The contours of the American objectives in sending their Secretary of State Mike Pompeo and Secretary of Defence James Mattis to New Delhi to meet their counterparts in India, the formidable Sushma Swaraj and Nirmala Sitharaman on September 6 is emerging in the public domain through think tank exercises and newspaper columns. Clearly, the prospects of the emergence of a new symphony in India-US relations, which Prime Minister Narendra Modi promised in 2016 has receded after the advent of the Trump Administration. But the US agenda now seems to seek changes in some fundamental positions in Indian foreign policy and there is every likelihood of the exercise proving to be contentious as India’s strategic autonomy will have to be compromised if India has to retain its strategic partnership with the United States. Further, the benefits that the partnership offers India are far from clear as America has to be first in every relationship under President Donald Trump.
Even at the height of the Cold War, the US had not made India-US relations conditional to India distancing itself from the Soviet Union, though they did not appreciate the concept of non-alignment. But a Pentagon briefing made it clear that while the US understood the legacy of India’s friendship with Russia, the US would expect India to reduce its dependence on Russia as part of India becoming a close defense partner of the US. The new US Countering American Adversaries Through Sanctions Act (CAATSA) will militate against significant engagement with military and intelligence entities of Russia and India’s proposal to purchase the S-400 missile systems will attract its provisions. Any waiver would inevitably demand an assurance that India should pledge to reduce its dependence on Russia. This would be clearly anathema to India against the backdrop of our relations with Russia and the long term cooperation envisaged between the two countries. On this issue alone, it will be hard for India to accept the US position. Ironically, Donald Trump’s love for Russia does not quite square up with the position his Ministers are likely to take in Delhi. If and when President Trump escapes censure on his involvement with Russia, he may well develop a special relationship with its traditional adversary.
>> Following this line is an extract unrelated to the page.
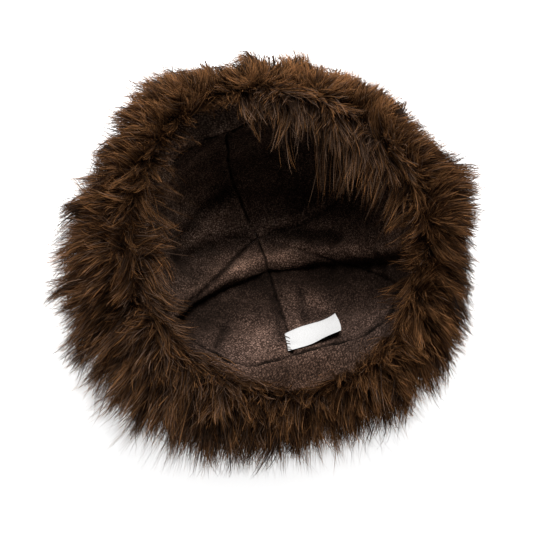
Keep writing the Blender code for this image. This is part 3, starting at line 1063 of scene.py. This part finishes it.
def strand_points():
    """Centre lines, side vectors, shades, azimuths and rows of all strands."""
    (lock_azimuth, lock_row), (small_azimuth, small_row), (azimuth, row) = (
        spread_tips(count) for count in (LOCKS, SMALL_LOCKS, STRANDS)
    )
    tip = tip_point(azimuth, row)
    normal = outward_normal(tip_point, azimuth, row)
    inner = np.clip((INNER_ROW - row) / INNER_FADE, 0, 1)
    small_tip = tip_point(small_azimuth, small_row)
    small_lock = nearest(tip, small_tip)
    shift, lock_end, lock_bend, lock_lift, shade = (
        values[small_lock] for values in small_locks(lock_azimuth, lock_row, small_tip)
    )
    root_azimuth, root_row = root_places(azimuth, row, tip, inner)
    root = root_point(root_azimuth, root_row)
    root_normal = outward_normal(root_point, root_azimuth, root_row)

    end = tip + shift
    end += (lock_end - end) * RNG.uniform(*END_GATHER, STRANDS)[:, None]
    stray = np.where(RNG.uniform(size=STRANDS) < STRAY_SHARE, *STRAYS)
    end += RNG.normal(size=end.shape) * stray[:, None]
    chord = end - root
    length = norm(chord)[:, None]
    least, most = (smooth_table(LIFT_ROWS, row, column) for column in (1, 2))
    lift = np.clip(lock_lift + RNG.normal(0, LIFT_JITTER, STRANDS), *LIFT_LIMITS)
    stand = least + (most - least) * lift + NEAR_LIFT * (1 - far_share(azimuth)) * (1 - inner)
    tip_way = unit(unit(chord) + normal * stand[:, None])
    rise = np.minimum(length, RISE_LIMIT) * RNG.uniform(*RISE_SHARES, (STRANDS, 1))
    rise = root + root_normal * rise + unit(chord) * length * RISE_ALONG
    fall = end - tip_way * length * FALL_SHARE

    reach, guard = strand_reach()
    phase = RNG.uniform(0, 2 * math.pi, (STRANDS, 1))
    curl_way = unit(RNG.normal(size=(STRANDS, 3)))
    bend = lock_bend * np.clip(length / FULL_BEND_LENGTH, *BEND_LIMITS)
    bend *= 1 - FAR_BEND_LOSS * far_share(azimuth)[:, None]
    curl = CURL * RNG.uniform(0.1, 1.0, (STRANDS, 1)) ** 2
    points = np.empty((STRANDS, len(RIBBON_SHARES), 3))
    for index, share in enumerate(RIBBON_SHARES):
        t = (share * reach)[:, None]
        s = 1 - t
        centre = s**3 * root + 3 * s * s * t * rise + 3 * s * t * t * fall + t**3 * end
        centre += bend * (4 * t * np.maximum(s, -0.1))
        centre += curl_way * curl * np.sin(phase + CURL_TURN * share) * share
        points[:, index] = centre
    floor = STRAND_FLOOR[0] + STRAND_FLOOR[1] * RNG.uniform(size=(STRANDS, 1))
    points[..., 2] = np.maximum(points[..., 2], floor)
    points = inside_box(points)

    ways = unit(np.gradient(points, axis=1))
    behind = np.clip(np.sin(azimuth), 0, 1) * (1 - inner)
    broad = unit(normal + behind[:, None] * (0, 0, BROAD_UP))[:, None]
    facing = broad - ways * (ways * broad).sum(axis=-1, keepdims=True)
    facing = unit(unit(facing) + FACING_JITTER * RNG.normal(size=(STRANDS, 1, 3)))
    sides = unit(np.cross(ways, facing))
    shade += STRAND_SHADE * RNG.normal(size=STRANDS) + GUARD_SHADE * guard
    # Painted light: lighter on the far side where the key light falls, darker round the other
    # sides
    shade += by_side(PAINTED_LIGHT_ROWS, azimuth, inner)
    grey = RNG.uniform(size=STRANDS) < by_side(GREY_ROWS, azimuth, inner)
    shade = np.clip(shade, *SHADE_LIMITS) / 2 + grey / 2
    return points, sides, shade, azimuth, row


def fur_strands(material):
    """The strands as tapered ribbons, in pieces round the side and one for the crown."""
    points, sides, shade, azimuth, row = strand_points()
    thinnest, widest = STRAND_WIDTH
    width = thinnest + (widest - thinnest) * RNG.uniform(size=STRANDS) ** FINE_POWER
    aside = sides[:, :-1] * width[:, None, None] / 2 * np.array(RIBBON_TAPER)[:, None]
    pairs = np.stack((points[:, :-1] + aside, points[:, :-1] - aside), axis=2)
    ribbons = np.concatenate((pairs.reshape(STRANDS, -1, 3), points[:, -1:]), axis=1)
    along = np.append(np.repeat(RIBBON_SHARES[:-1], 2), LAST_SHADE)
    uv = np.stack(np.broadcast_arrays(along, shade[:, None]), axis=-1)
    sector = np.floor(np.mod(azimuth, 2 * math.pi) / (2 * math.pi) * SIDE_SECTORS).astype(int)
    sector[row > CROWN_ROW] = SIDE_SECTORS
    for number in range(SIDE_SECTORS + 1):
        on_crown = number == SIDE_SECTORS
        chosen = np.flatnonzero(sector == number)
        count = np.arange(len(chosen))[:, None]
        piece = make_mesh(
            "fur_crown_strands" if on_crown else f"fur_side_strands_{number + 1}",
            ribbons[chosen],
            np.array(RIBBON_CORNERS) + ribbons.shape[1] * count,
            material,
            ("OFBake", uv[chosen].reshape(-1, 2)),
            (np.array(RIBBON_STARTS) + len(RIBBON_CORNERS) * count).reshape(-1),
        )
        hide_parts("fur_crown" if on_crown else "fur_side_band")


def underfur(name, first_row, last_row, node, material):
    """The dense fur that the strands grow through, between the root form and the outer form."""
    turns = np.arange(UNDERFUR_TURNS) / UNDERFUR_TURNS * 2 * math.pi
    rows = np.linspace(first_row, last_row, round((last_row - first_row) * UNDERFUR_ROWS) + 1)
    azimuth, row = (grid.reshape(-1) for grid in np.meshgrid(turns, rows))
    root = root_point(azimuth, root_row_of(azimuth, row))
    outer = root + (tip_point(azimuth, row) - root) * UNDERFUR_SHARE
    normal = outward_normal(tip_point, azimuth, row)
    outer += waves(outer, UNDERFUR_WAVE)[:, None] * normal
    outer[:, 2] = np.maximum(outer[:, 2], UNDERFUR_FLOOR)
    outer = outer.reshape(len(rows), -1, 3)
    inner = root.reshape(len(rows), -1, 3)
    loop = np.concatenate((outer, inner[::-1], outer[:1]))
    piece = make_mesh(name, loop, grid_faces(*loop.shape[:2], closed=True), material)
    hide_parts(node)


def make_camera():
    """The photo's view, with the same lean and framing."""
    lean_x, lean_y = (math.tan(math.radians(lean)) for lean in (LEAN_X, LEAN_Y))
    back = Vector((-lean_x, -lean_y, 1)).normalized()
    right = Vector((0, 1, 0)).cross(back).normalized()
    up = back.cross(right)
    data = bpy.data.cameras.new("camera")
    data.sensor_width = SENSOR_WIDTH
    data.lens = SENSOR_WIDTH * DISTANCE / FRAME_WIDTH
    data.shift_x, data.shift_y = TARGET_SHIFT
    camera = new_object("camera", data)
    turn = Matrix((right, up, back)).transposed()
    camera.matrix_world = Matrix.Translation(Vector(TARGET) + back * DISTANCE) @ turn.to_4x4()
    bpy.context.scene.camera = camera


def make_light():
    """The key light, a soft square that shines at the hat."""
    data = bpy.data.lights.new("key", "AREA")
    data.shape = "SQUARE"
    data.size = KEY_SIZE
    data.energy = KEY_POWER
    light = new_object("key", data)
    light.location = KEY_PLACE
    light.rotation_euler = (Vector(KEY_PLACE) - Vector(KEY_AIM)).to_track_quat("Z", "Y").to_euler()


def make_studio():
    """A white floor that shows only the hat's shadow, and a dim white world."""
    nodes = Nodes("floor_white", Roughness=0.9, Specular_IOR_Level=0.0)
    nodes.feed(Base_Color=(FLOOR_ALBEDO,) * 3 + (1,), Emission_Color=(1, 1, 1, 1))
    seen = nodes.add("ShaderNodeLightPath").outputs["Is Camera Ray"]
    open_sky = nodes.add("ShaderNodeAmbientOcclusion", {"Distance": SHADOW_REACH}, samples=8)
    glow = {"Value": open_sky.outputs["AO"], "To Min": FLOOR_GLOW[0], "To Max": FLOOR_GLOW[1]}
    glow = nodes.add("ShaderNodeMapRange", glow).outputs[0]
    glow = nodes.add("ShaderNodeMix", {0: seen, 2: FLOOR_SPILL, 3: glow}, data_type="FLOAT")
    nodes.feed(Emission_Strength=glow.outputs[0])
    mesh = bpy.data.meshes.new("floor")
    low, high = -FLOOR_HALF, FLOOR_HALF
    corners = [(low, low, 0), (high, low, 0), (high, high, 0), (low, high, 0)]
    mesh.from_pydata(corners, [], [(0, 1, 2, 3)])
    mesh.materials.append(nodes.material)
    floor = new_object("floor", mesh)
    world = bpy.data.worlds.new("studio")
    world.use_nodes = True
    background = world.node_tree.nodes["Background"]
    background.inputs["Color"].default_value = (1, 1, 1, 1)
    background.inputs["Strength"].default_value = WORLD_STRENGTH
    scene = bpy.context.scene
    scene.world = world
    scene.view_settings.view_transform = "Standard"
    scene.view_settings.exposure = 0.0


def main():
    """Make everything: camera, studio, light, lining, label and fur."""
    make_camera()
    make_studio()
    make_light()
    lining = lining_material()
    for number in range(len(SEAM_ROWS)):
        lining_gore(number, lining)
    lining_band(lining)
    care_label()
    # Underfur coloured near black: painted shade deep in the fur between the strands
    dark = grained_material(
        "fur_underfur_shade", (420.0, 4.0), (0.3, (0.003, 0.0015, 0.0007)), (0.7, (0.012, 0.006, 0.003)),
        bump=(0.8, 0.002), Roughness=1.0, Specular_IOR_Level=0.0,
    )
    underfur("fur_side_underfur", 0.0, CROWN_ROW, "fur_side_band", dark)
    underfur("fur_crown_underfur", CROWN_ROW, TIP_ROWS[-1][0], "fur_crown", dark)
    fur_strands(fur_material())


main()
Even more complex will be the discussions on China. Ever since January 2015, when Barack Obama and Narendra Modi hit upon an Asia-Pacific strategy, we have been drifting away from our strategy to keep China in good humour, despite the many challenges from across the Himalayas. But the US itself was responsible for India to take a friendlier approach to China because of the total aloofness of the US during the Dokalam crisis and the total unpredictability about the US position on China despite the birth of the Quadrilateral. Wuhan marked a departure from the previous Indian dependence on the US for security in what is now called the Indo-Pacific. The signal at 2+2 is likely to be that India should be a partner of the US in containing China in the Indo-Pacific and also support the trade war that the US has launched against China. The distance from the US that we have sought to improve relations with Russia and China has caused some concern in the US and India will be in the old dilemma of being caught in the crossfire between the two giants. Curiously, the US had not boycotted the Bridge Road Initiative (BRI) summit held in Beijing, but now the US is hinting that the US would support an alternative to BRI in collaboration with India. The effort will be to get India to put all the eggs in the American basket, which India is bound to resist. The kind of investments China is making in BRI will not be forthcoming from the US.
Even more ominous are the signals on Iran. Even the previous US administrations had sought India to do two diametrically opposite things with regard to Iran. They said that India should use its influence in Iran to get Iran to give up its nuclear option. They said in the same breath that India must impose sanctions against Iran and isolate it to fall in line. India had handled the situation quite adroitly so far, but the new aggressive Iran policy demands that India should choose between the US and Iran because any country that does business with Iran will be debarred from doing any business with the US. India has a multitude of interests in Iran as in the US and it can never accept the Hobson’s choice that the US offers. We may reduce imports of oil from Iran, but it cannot abandon Chabahar and other economic arrangements we have built over the years. Any discussion on this issue at the 2+2 meeting will be futile.
The benefits that the US will offer to India during the dialogue are nebulous at best. The higher level of cooperation in defence, technology and trade comes with a price tag. The obligatory foundational agreements offered by the US were resisted by India for long, but the first among them regarding security of information was signed in 2002. The controversial logistics agreement was signed after prolonged discussions in 2016. The third agreement on communications compatibility and security is reportedly ready for signature at the 2+2 meeting, opening the way for installation of sensitive equipment on US platforms that India might acquire in the future. Such a Dhritarashtra’s embrace will only result in greater dependence on the US without any concomitant commitment on strategic support or financial flows.
The 2+2 dialogue is the most important engagement on specific issues with the Trump Administration so far. The prospects for agreement on many of the issues are not bright, even with the best intentions on both sides. The disruptive innovation that Trump deploys in foreign policy will be on display and the Indian side will have to devise its strategy of firmness and flexibility. The best we can expect is greater clarity on the US demands and the likely benefits that may accrue from a new relationship with the US. There was a report that China was seeking astrological advice to deal with the emerging trade war with China. We have no dearth of astrologers and the Indian delegation may do well to consult some of them. Perhaps, they may even advise that it is now India’s turn to get the dialogue postponed!